El respeto es una de esas libertades que germina de los derechos fundamentales. Respeta para que te respeten. Cuestión que no es nada fácil. Abarca todas las esferas de la vida y todos los entornos. Por ejemplo, la clave contra la guerra, pasa por el aprecio al ser humano como tal. Si aceptarse en este mundo de superficialidades ya es difícil, no menos fácil resulta comprender a los demás, su forma de pensar y de sentir. Por eso, es tan significativo cultivarse por dentro para comprender situaciones y mundos. Atmósfera que no suele darse en la educación pública, donde los docentes han perdido toda la autoridad y autoestima. Cuando se pierde la estima también nos abandonan todos los estilos, por muchos programas curriculares o encantos mediáticos que nos implanten los asesores de imagen. Esto genera una pérdida de papeles total por todos los bandos y bandas. 

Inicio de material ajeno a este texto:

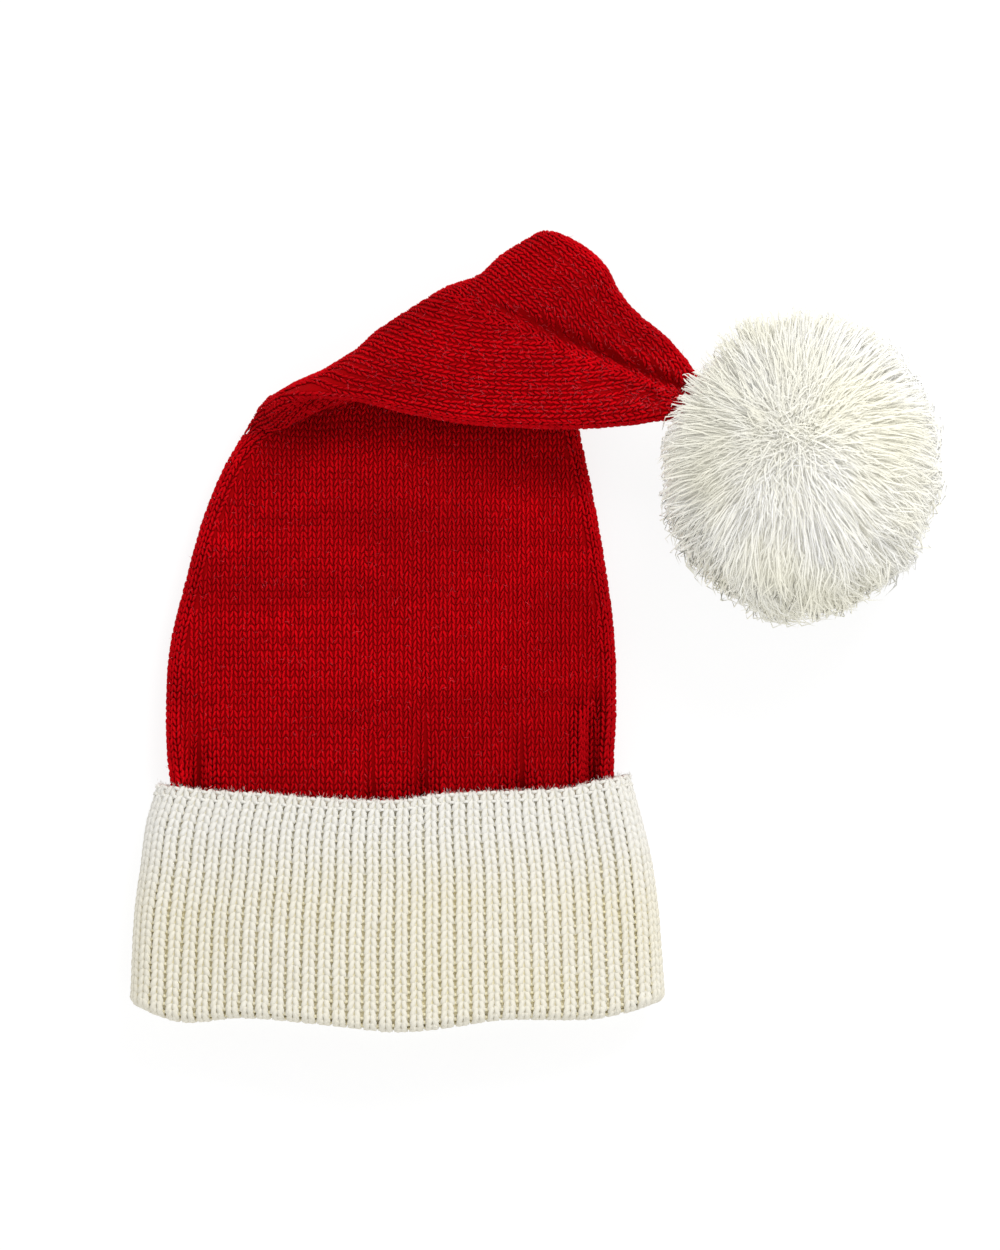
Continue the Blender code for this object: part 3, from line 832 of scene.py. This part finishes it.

Debido a esta falta de consideración hacia todos e incluso hacia nosotros mismos, la prevención sólo reside en una educación universalista, que fomente y fundamente su docencia, en valores que nos dignifiquen. Tanto los que acuden a una enseñanza como a otra, debieran ser merecedores de este derecho. Y esas diferencias que apuntaba al principio de recibir una enseñanza u otra, no se producirían. Lo que resulta lamentable es que un valor tan elemental como el derecho a la educación y a la libertad de enseñanza, se ponga tantas veces en entredicho, y que nuestros políticos sean incapaces de poner orden en esta materia, con soluciones de equilibrio, que satisfagan a unos y otros en un asunto de tanta trascendencia. Que cada gobierno legisle a su modo y manera, como le parece oportuno y conveniente, sin pacto alguno, es un mal talante que debiéramos atajar con urgencia. Si algo habría que enaltecer para que se produzca ese respeto mutuo, es una nueva didáctica educativa. Necesitamos, pues, retomar el timón del aprendizaje. No se puede permitir por más tiempo que navegue como un barco a la deriva del político de turno.